Everything from the first line down to the line containing "return left, right" should be reproduced exactly; please include nothing else.

[DATA SECTION]
- - - - - - -

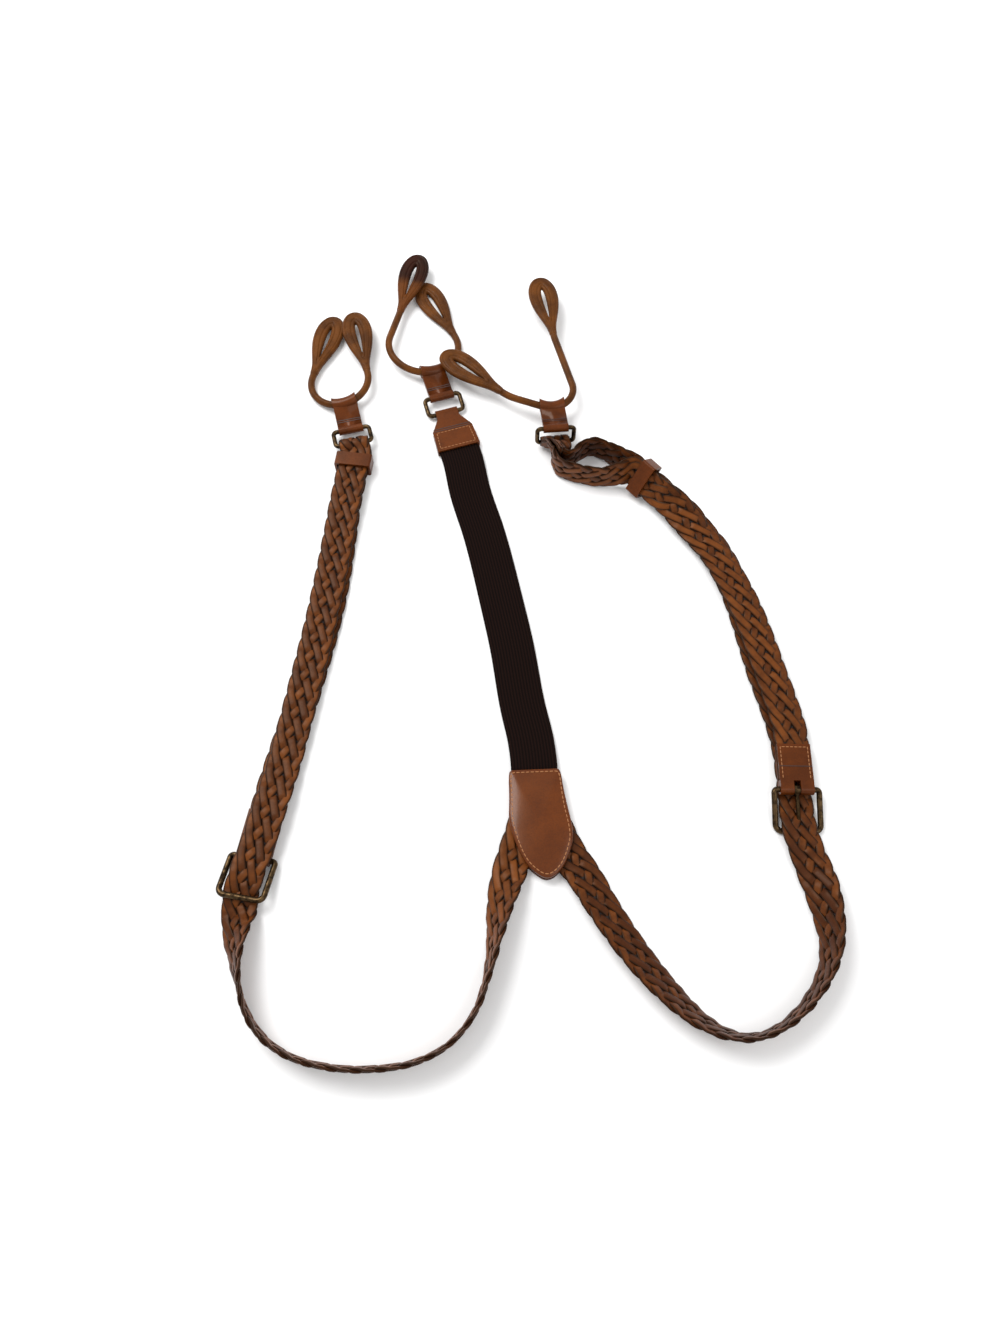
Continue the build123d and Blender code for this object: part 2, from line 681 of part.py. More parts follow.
def keeper_spots():
    left = Vector(-129.2, 115.8, (RAISED_LOW + RAISED_TOP) / 2)
    right = side_point(PAIR_START, PAIR_HEAD, PAIR_LENGTH - KEEPER_LONG / 2 - 3.2)
    return left, right


def build():
    parts = {}
    parts["left_strap"] = left_strap()
    parts["right_strap"] = right_strap()
    parts["back_elastic"] = back_elastic()
    back, middle, front, line = yoke(
        [parts["left_strap"], parts["right_strap"]], parts["back_elastic"])
    parts["yoke_back"] = back
    parts["yoke_filler"] = middle
    parts["yoke_front"] = front
    parts["yoke_stitching"] = line
    buckles = {"left": (LEFT_HEEL, LEFT_U, True), "right": (RIGHT_HEEL, RIGHT_U, False)}
    for name, spot in buckles.items():
        parts[name + "_chape"] = chape(*spot)
        parts[name + "_chape_stitching"] = chape_stitching(*spot)
        parts[name + "_buckle_frame"] = buckle_frame(*spot)
        parts[name + "_buckle_prong"] = prong(*spot)
    left_keeper, right_keeper = keeper_spots()
    parts["left_keeper"] = keeper(left_keeper, 83.05, 0)
    parts["right_keeper"] = keeper(right_keeper, PAIR_HEAD, -PAIR_LEAN)
    parts["left_ring"] = ring(LEFT_RING, LEFT_RING_HEAD, ring_pitch(LEFT_RING))
    parts["right_ring"] = ring(RIGHT_RING, RIGHT_RING_HEAD, RIGHT_RING_PITCH)
    parts["back_ring"] = ring(BACK_RING, BACK_HEAD, ring_pitch(BACK_RING))
    parts["back_end_tab"] = end_tab()
    parts["back_end_tab_stitching"] = end_tab_stitching()
    for name, cords in cord_sets().items():
        parts[name + "_runner"] = cords.runner()
        parts[name + "_runner_stitching"] = cords.runner_stitching()
        parts[name + "_cord"] = cords.cord()
        parts[name + "_cord_core"] = cords.core()
        parts[name + "_tab_a"] = cords.tab(cords.left_end, 3.0 if name == "back" else 0.0)
        parts[name + "_tab_b"] = cords.tab(cords.right_end)
    return parts


def main():
    os.makedirs("parts", exist_ok=True)
    shift = Location((-CENTRE[0], -CENTRE[1], 0))
    low = [1e9] * 3
    high = [-1e9] * 3
    for name, shape in build().items():
        shape = shift * shape
        box = shape.bounding_box()
        low = [min(a, b) for a, b in zip(low, box.min)]
        high = [max(a, b) for a, b in zip(high, box.max)]
        solids = shape.solids()
        print(f"{name:26s} solids {len(solids)} volume {shape.volume:9.1f} "
              f"z {box.min.Z:6.2f} {box.max.Z:6.2f} valid {shape.is_valid}")
        export_step(shape, "parts/" + name + ".step")
    print("low", [round(v, 2) for v in low], "high", [round(v, 2) for v in high])
    print("centre", [round((a + b) / 2, 3) for a, b in zip(low, high)])
    for name, cords in cord_sets().items():
        print(name, "cord centre", cords.centre(), "low", cords.low, "bar", cords.bar,
              "ends", cords.left_end, cords.right_end)


main()
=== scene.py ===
"""Braided leather Y-back braces, laid flat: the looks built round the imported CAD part."""

import math

import bmesh
import bpy
import numpy as np
from mathutils import Matrix, Vector


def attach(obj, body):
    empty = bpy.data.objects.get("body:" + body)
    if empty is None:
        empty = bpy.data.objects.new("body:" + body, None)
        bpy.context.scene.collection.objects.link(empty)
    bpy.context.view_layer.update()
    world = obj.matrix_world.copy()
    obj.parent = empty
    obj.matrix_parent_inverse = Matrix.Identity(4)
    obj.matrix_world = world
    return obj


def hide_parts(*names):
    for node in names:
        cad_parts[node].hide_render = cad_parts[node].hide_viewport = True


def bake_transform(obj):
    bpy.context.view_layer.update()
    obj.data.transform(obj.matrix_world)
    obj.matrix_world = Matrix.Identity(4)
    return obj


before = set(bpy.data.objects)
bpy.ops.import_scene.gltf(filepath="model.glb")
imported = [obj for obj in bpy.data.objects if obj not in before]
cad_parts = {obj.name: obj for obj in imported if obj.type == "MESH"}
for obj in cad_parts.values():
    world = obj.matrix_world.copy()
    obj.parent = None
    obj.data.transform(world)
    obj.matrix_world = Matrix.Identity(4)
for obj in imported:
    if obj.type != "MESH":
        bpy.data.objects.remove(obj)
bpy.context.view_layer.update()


# --- Braided straps: flat plaits of seven waxed leather strips, 23 mm wide and nearly 4 mm
# thick. Each leaves the yoke, makes the shoulder loop, passes under its buckle, goes up to a
# wire ring, turns round it and comes back to the buckle's chape. Lengths are in millimetres.
MM = 0.001
LAYOUT_MIDDLE = np.array([-0.1, 4.1, 0.0])
STRAP_W, STRAP_T = 23.0, 3.8
YOKE_Z = 3.8                      # the straps' middle between the yoke's two plates
LOW, TOP = 1.9, 6.1               # one layer on the floor, and a second on top of it
UNDER, OVER, BIGHT = 4.0, 8.2, 3.23  # the layers beside a ring, and the turn round its wire
PLAIT_REPEAT, PLAIT_HALF = 100.0, 11.5
PLAIT_SLOPE = 4 * PLAIT_HALF / PLAIT_REPEAT
STRIPS, STRIP_HALF, STRIP_THICK = 7, 2.95, 0.88
OVER_RIGHT = (1, 1, -1, 1, 1, -1)  # over or under, column by column, for a strip going right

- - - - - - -

[SOLUTION TO THIS PROBLEM]
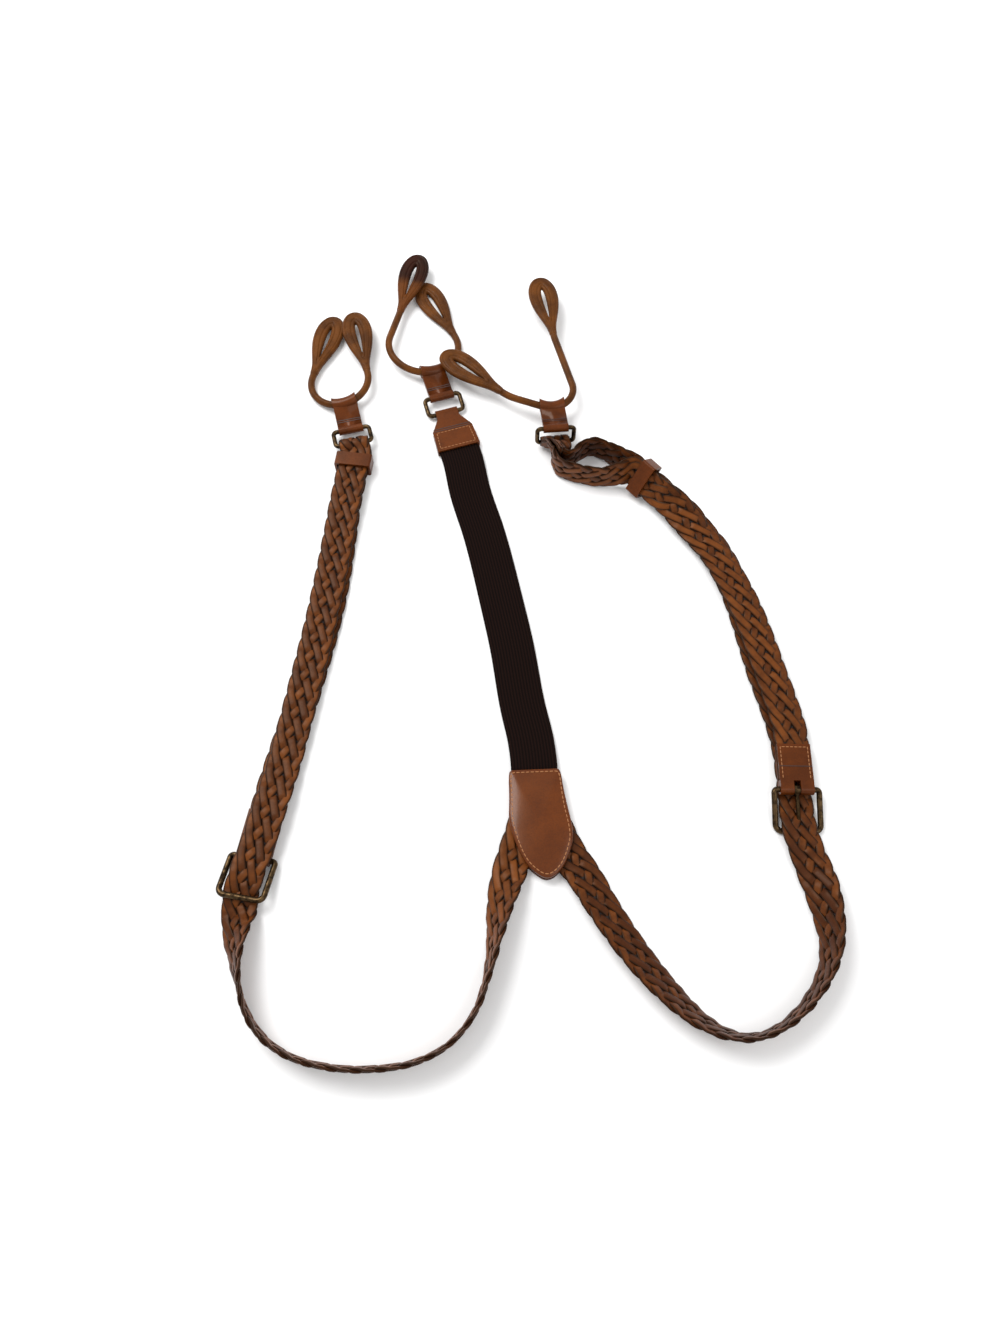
Continue the build123d and Blender code for this object: part 2, from line 681 of part.py. More parts follow.
def keeper_spots():
    left = Vector(-129.2, 115.8, (RAISED_LOW + RAISED_TOP) / 2)
    right = side_point(PAIR_START, PAIR_HEAD, PAIR_LENGTH - KEEPER_LONG / 2 - 3.2)
    return left, right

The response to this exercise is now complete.